The Scapegoat is a 1912 American short silent Western film directed by Otis B. Thayer and starring Tom Mix.

==Cast==
- Tom Mix as Tom Mason, the Scapegoat
- Myrtle Stedman as Nellie Wright, Tom's sweetheart
- William Duncan as Jack Wright, Nellie's brother
- Olive Mix as Mrs Mason, Tom's mother
- Frank Carroll as Mr Mason, Tom's father
- Florence Dye as Alice Mason, Tom's sister
- C. Parry as Harry Mason, Tom's brother
- Olive Strokes as Rose Wright, Nellie's sister
- Kenneth D. Langley as Jim Woods, Rose's sweetheart

==Plot==
After being wrongly accused of theft and ordered out of the family home by his irate father, Tom Mason goes west and settles in Colorado.

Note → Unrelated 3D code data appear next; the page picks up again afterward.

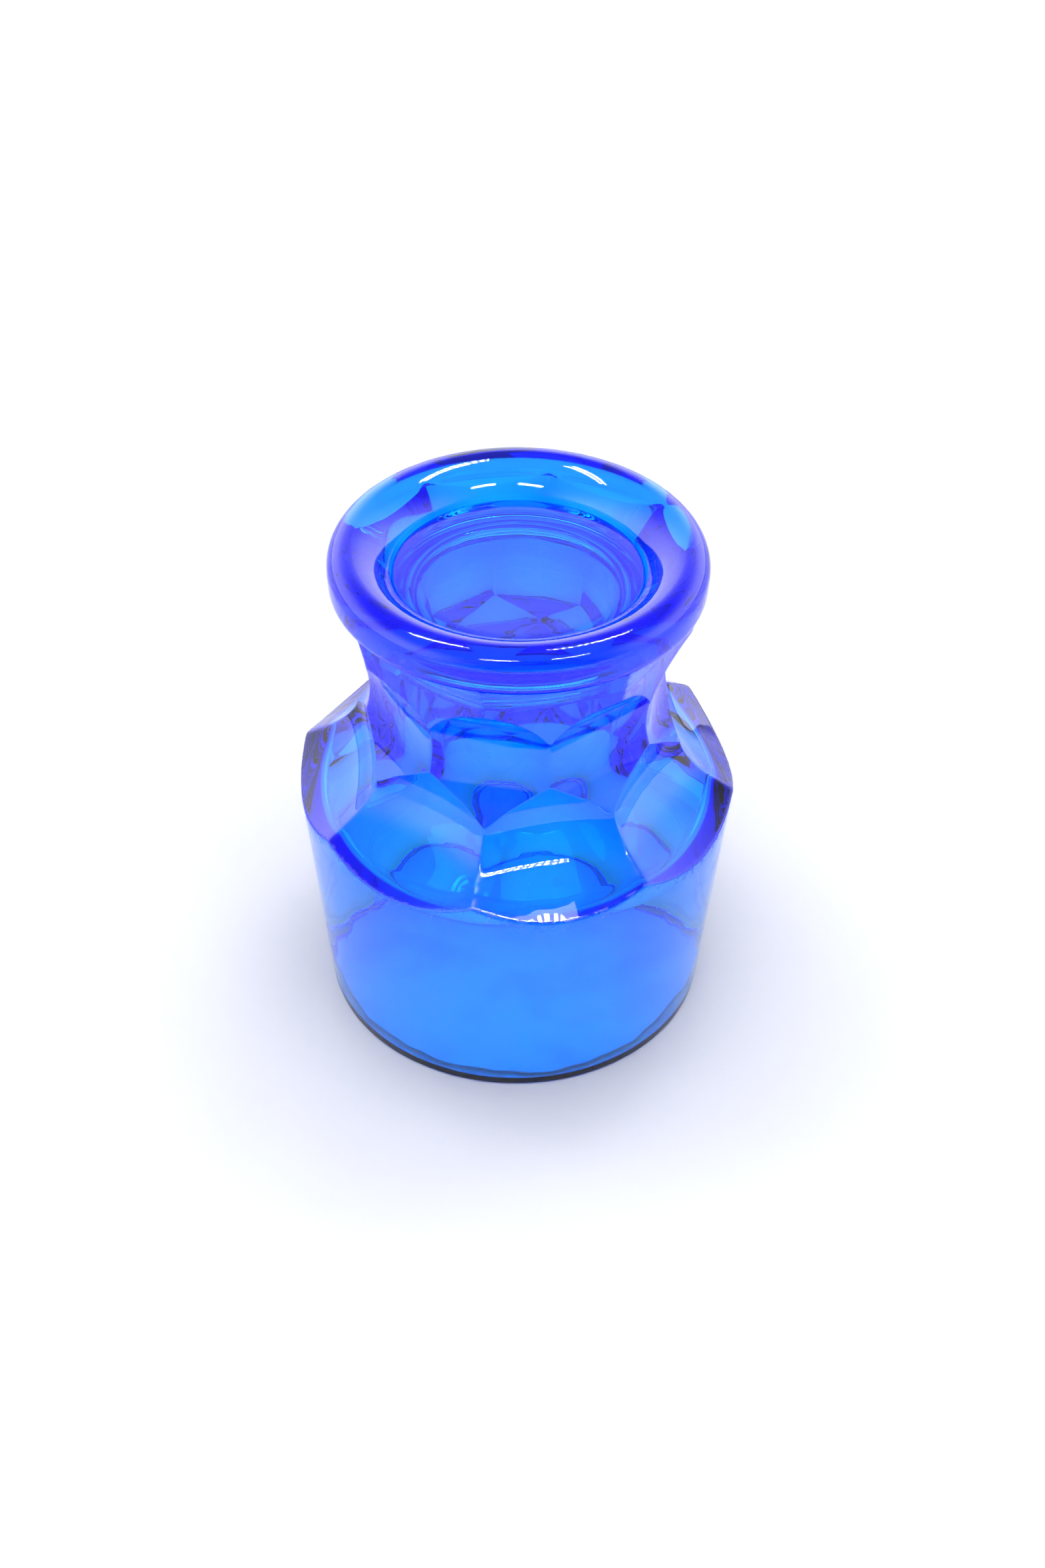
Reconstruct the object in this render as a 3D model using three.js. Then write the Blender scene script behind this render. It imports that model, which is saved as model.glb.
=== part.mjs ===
// Cut glass ink bottle with a faceted waist, closed by a round glass lid sunk in its mouth.
// Millimetres, +Z up. The origin is the centre of the base, on the table. A flute faces -Y.
import * as THREE from 'three';

// ---- Driving dimensions ----

// Outside of the body
const FLUTES = 8;             // hollow flutes over the shoulder, and again under the mouth disc
const BASE_R = 26.2;          // body radius at the base
const SHOULDER_R = 29;        // body radius at the corners of the shoulder
const CORNER_Z = 35;          // height of those corners, between two flutes
const BASE_EDGE = 0.6;        // rounding of the base edge

// Waist: facets that cut off the ridges between the flutes, each with its own hollow
const WAIST_R = 17.8;         // distance from the axis to a facet at its deepest
const WAIST_Z = 50.6;
const WAIST_HOLLOW_R = 12.2;  // radius of the hollow, seen from the side

// Mouth disc
const RIM_R = 23.6;           // largest radius of the disc
const RIM_BOTTOM_Z = 64.4;    // underside of the disc, where the upper flutes end
const RIM_TOP_Z = 70;         // highest point of the rim
const RIM_EDGE = 2.6;         // rounding of the disc's upper outer edge

// Inside of the body
const MOUTH_R = 15.9;         // straight part of the mouth, around the lid
const SEAT_Z = 59;            // ledge that the lid's seal rests on
const NECK_R = 13.8;          // bore of the neck
const INNER_R = 25;           // inside radius of the body
const CEILING_Z = 30;         // where the inner wall turns in under the shoulder
const CEILING_ROUND = 2.6;
const FLOOR_Z = 1;            // thickness of the base
const FLOOR_ROUND = 1;

// Lid, its seal and the ink
const LID_TOP_Z = 66;         // below the rim, so that the top looks like a shallow round recess
const LID_R = 15.5;
const LID_THICK = 5.8;        // at its edge
const LID_DISH = 0.4;         // hollow of the lid's top face
const LID_HOLLOW_R = 14.2;    // wide shallow hollow under the lid
const LID_HOLLOW = 1.7;
const SEAL_THICK = 0.6;       // flat clear ring under the lid
const SEAL_WIDTH = 1.2;
const CLEARANCE = 0.3;        // gap left between neighbouring pieces
const INK_DEPTH = 0.5;        // ink left on the floor
const INK_R = 22.6;

// Fineness of the meshes
const COLUMNS_PER_FLUTE = 8;
const COLUMNS = FLUTES * COLUMNS_PER_FLUTE;
const SHOULDER_ROWS = 10;
const WAIST_ROWS = 6;
const UPPER_ROWS = 4;

// ---- Materials ----

function glass(color, roughness) {
  return new THREE.MeshStandardMaterial({ color, roughness, metalness: 0 });
}

const COBALT_GLASS = glass(0x2b4dff, 0.05);
const LID_GLASS = glass(0x3a62ff, 0.05);
const CLEAR_SEAL = glass(0x9db8ff, 0.3);
const BLUE_INK = glass(0x2430b8, 0.35);

// ---- Outlines ----

const point = (r, z) => new THREE.Vector2(r, z);

// Part of a circle about (r, z), from one direction to another.
function round(r, z, radius, fromDegrees, toDegrees, steps) {
  const points = [];
  for (let i = 0; i <= steps; i++) {
    const angle = THREE.MathUtils.degToRad(fromDegrees + (toDegrees - fromDegrees) * i / steps);
    points.push(point(r + radius * Math.cos(angle), z + radius * Math.sin(angle)));
  }
  return points;
}

// Middle line of a shoulder flute: down the slope from the body's wall, in, and out again.
const shoulderLine = new THREE.SplineCurve([
  point(30.4, 31.3),
  point(28.9, 32.4),
  point(25.3, 35.1),
  point(21.8, 37.7),
  point(19.6, 40.6),
  point(19.1, 43),
  point(19.4, 45.2),
  point(20, 47.6),
  point(22, 52),
]);

// Middle line of an upper flute, which spreads out towards the disc.
const upperLine = new THREE.SplineCurve([
  point(19.5, 49),
  point(19.6, 52.8),
  point(19.9, 56.6),
  point(20.5, 60),
  point(21.4, RIM_BOTTOM_Z),
]);

// Height rises all along both lines, so halving finds the radius at a height.
function radiusOn(line, z) {
  let low = 0;
  let high = 1;
  for (let i = 0; i < 30; i++) {
    const middle = (low + high) / 2;
    if (line.getPoint(middle).y < z) low = middle;
    else high = middle;
  }
  return line.getPoint(low).x;
}

// ---- Cut surfaces, as a distance from the axis at a height ----
// "angle" is measured from the middle of the flute. A ridge lies half a flute away.

const HALF_FLUTE = Math.PI / FLUTES;
const SHOULDER_HOLLOW = 0.0124;   // rise of a shoulder flute at one millimetre from its middle

const wallRadius = (z) => BASE_R + (SHOULDER_R - BASE_R) * z / CORNER_Z;

function shoulderRadius(angle, z) {
  const middle = radiusOn(shoulderLine, z);
  const cos = Math.cos(angle);
  const bend = 4 * SHOULDER_HOLLOW * middle * Math.sin(angle) ** 2;
  return 2 * middle / (cos + Math.sqrt(cos * cos - bend));
}

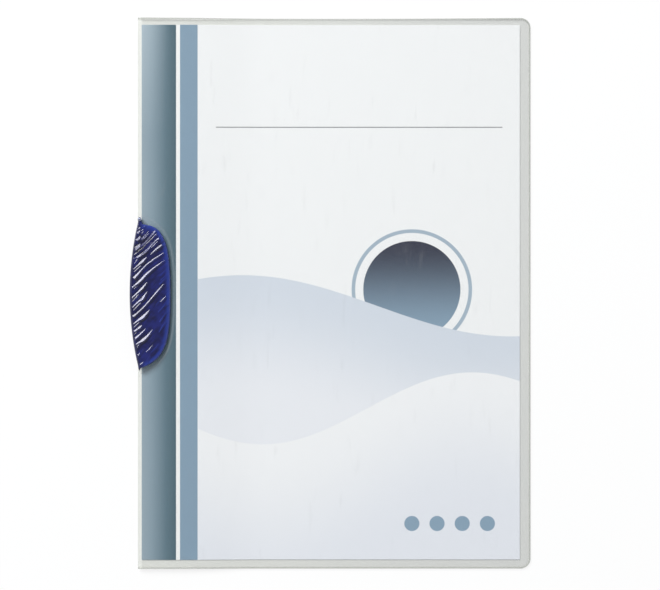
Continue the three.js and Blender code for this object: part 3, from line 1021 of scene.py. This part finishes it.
@dataclass
class Covers:
    """Front and back film, welded along the spine."""

    drape: Drape
    seat: Seat
    corner: float = 5.5 * MM
    film: float = 0.3 * MM
    weld: float = 1.0 * MM
    ramp: float = 1.0 * MM
    weld_gap: float = 0.01 * MM
    top_dip: float = 0.55 * MM
    dip_reach: float = 4.0 * MM
    bend_length: float = 12.0 * MM
    corner_segments: int = 10
    seat_column: float = 0.7 * MM
    seat_row: float = 1.1 * MM
    settle_column: float = 2.5 * MM
    front_step: float = 8.0 * MM
    back_step: float = 12.0 * MM

    def _cut_sheet(
        self, name: str, low: Vector, high: Vector, rows: list[float], columns: list[float]
    ) -> bpy.types.Object:
        """Cuts one cover to its outline and scores it into a net of faces.

        Args:
            name: The object's name.
            low: Lowest corner of the cover.
            high: Highest corner of the cover.
            rows: Y of the net's lines.
            columns: X of the net's lines.

        Returns:
            The flat cover.
        """
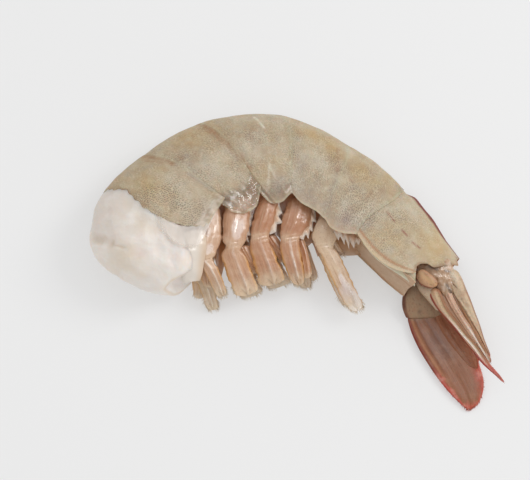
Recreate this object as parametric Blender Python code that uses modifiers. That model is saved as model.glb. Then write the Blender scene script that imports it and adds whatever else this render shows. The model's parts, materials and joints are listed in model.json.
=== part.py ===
"""A raw, headless, shell-on whiteleg shrimp that lies on its right side.

Units: the sizes below are in millimetres and MM turns them into metres.
Frame: +X runs from the cut head end to the tail, +Y is the back, +Z is up from the table.
The origin is the middle of the shrimp's box, at the level of the table.

The body is a chart. A station s counts the joints along the mid line, and at every
station a plane holds the section: v points to the back, u to the shrimp's left side.
The shell plates, the flesh and the hips of the legs are all placed by that chart.
"""
import math

import bmesh
import bpy
import numpy as np
from mathutils import Vector

MM = 0.001
NAME = "whiteleg_shrimp"

# ---- the mid line, joint by joint ------------------------------------------------
START = (-34.35, 0.39)        # where the mid line starts, in the swollen flesh
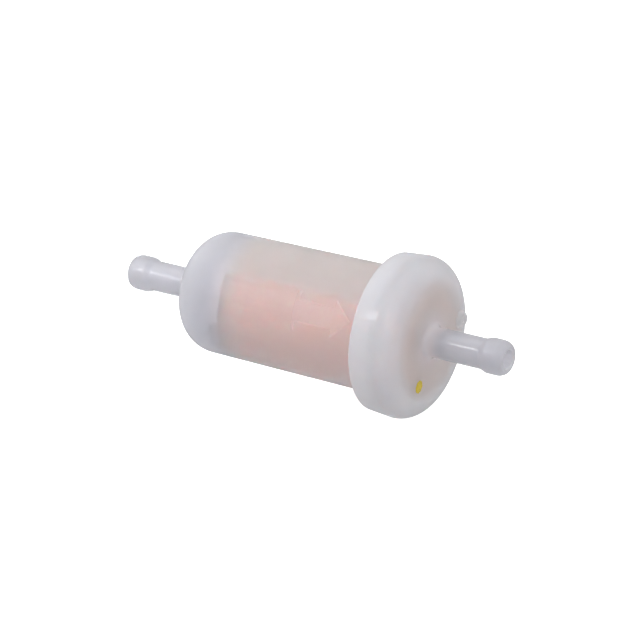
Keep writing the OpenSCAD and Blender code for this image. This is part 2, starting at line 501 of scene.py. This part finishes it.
# ---------------------------------------------------------------------------
# Materials
# ---------------------------------------------------------------------------
def nylon(name, tint, roughness, coat, coat_roughness):
    """Natural moulded nylon: milky, softly see-through, with a smooth skin."""
    mat, tree, bsdf = principled(
        name,
        IOR=1.45,
        Subsurface_Weight=1.0,
        Subsurface_Scale=4 * MM,
        Coat_Weight=coat,
        Coat_Roughness=coat_roughness,
    )
    bsdf.inputs["Subsurface Radius"].default_value = (1.0, 0.9, 0.85)
    roughness_about(tree, bsdf, 350, roughness, 0.04)
    bump(tree, bsdf, noise(tree, 1400, 2), 0.06)
    let_lamps_in(tree, bsdf, tint)
    return mat, tree, bsdf


def nylon_tone(tree, dark, light):
    return tone(tree, 90, 2, dark, light)


def passage(tree):
    """0 on the wall of the fuel passage and 1 outside it."""
    return across_axis(tree, BORE_R + 0.1 * MM, BORE_R + 0.5 * MM)


def case_material(name, coat, coat_roughness):
    """Thick and grey in the nipple and dome; the wall round the element is painted with the pink glow of
    the paper behind it.
    Its upper side carries a painted sheen, whiter and less see-through, in place of the reflection of the
    light above. The arrow's skin and edges are milkier."""
    mat, tree, bsdf = nylon(name, (0.72, 0.71, 0.71), 0.68, coat, coat_roughness)
    body = along_axis(tree, closed_lo.x - 1.0 * MM, paper_lo.x + 5.0 * MM)
    clearing = along_axis(tree, closed_lo.x - 5.0 * MM, paper_lo.x + 2.0 * MM)
    root = along_axis(tree, FACE_X - 3.0 * MM, FACE_X + 1.0 * MM)
    # Painted sheen: the upper side round the element is made whiter and less see-through, standing in for
    # the reflection of the light above
    painted_sheen = times(tree, body, upward(tree, 0.61, 0.79))
    lift = add(tree, "ShaderNodeAttribute", attribute_name="lift").outputs["Fac"]
    # 0 on the wall and on the arrow's face, 1 halfway up its edge
    edge = times(tree, lift, minus(tree, 4.0, times(tree, lift, 4.0)))

    stem = nylon_tone(tree, (0.635, 0.635, 0.685), (0.685, 0.685, 0.735))
    dome = nylon_tone(tree, (0.715, 0.715, 0.76), (0.765, 0.765, 0.81))
    # Painted glow: the wall round the element is tinted pink, standing in for the paper's light scattered
    # in the nylon
    wall_painted_glow = nylon_tone(tree, (0.905, 0.85, 0.86), (0.945, 0.90, 0.91))
    # Painted light: the passage wall is made pale, standing in for light scattered in through the nylon
    # where the bore would be shaded
    bore = nylon_tone(tree, (0.86, 0.86, 0.90), (0.90, 0.90, 0.94))
    # Tone of the painted sheen on the upper side
    painted_sheen_tone = nylon_tone(tree, (0.75, 0.71, 0.70), (0.80, 0.76, 0.75))
    wall = blend(tree, painted_sheen, wall_painted_glow, painted_sheen_tone)
    outside = blend(tree, body, blend(tree, root, stem, dome), wall)
    tree.links.new(blend(tree, passage(tree), bore, outside), bsdf.inputs["Base Color"])

    # The painted sheen also takes some see-through away from the upper side
    clear = minus(tree, rescale(tree, clearing, 0.60, 0.93), times(tree, painted_sheen, 0.40))
    haze = math_node(tree, "ADD", times(tree, edge, 0.10), times(tree, lift, 0.07))
    tree.links.new(minus(tree, clear, haze), bsdf.inputs["Transmission Weight"])
    return mat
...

He falls in love with Nellie and is later elected town sheriff. Nellie's brother Jack is a cowboy who gets involved with the wrong people and takes part in a bank robbery. Tom and Nellie are out of town and Nellie's horse bolts. Tom stops the horse and saves her life. On returning to town, Tom learns of the robbery and forms a posse. The outlaws split and Jack tries to swim across a river to evade his pursuers. He gets into difficulty and Tom ropes him to pull him out of the water. Nellie is astounded that her brother is a bank robber and pleads with Tom to release him. Tom reluctantly agrees but hands in his badge with the stolen money and rides away.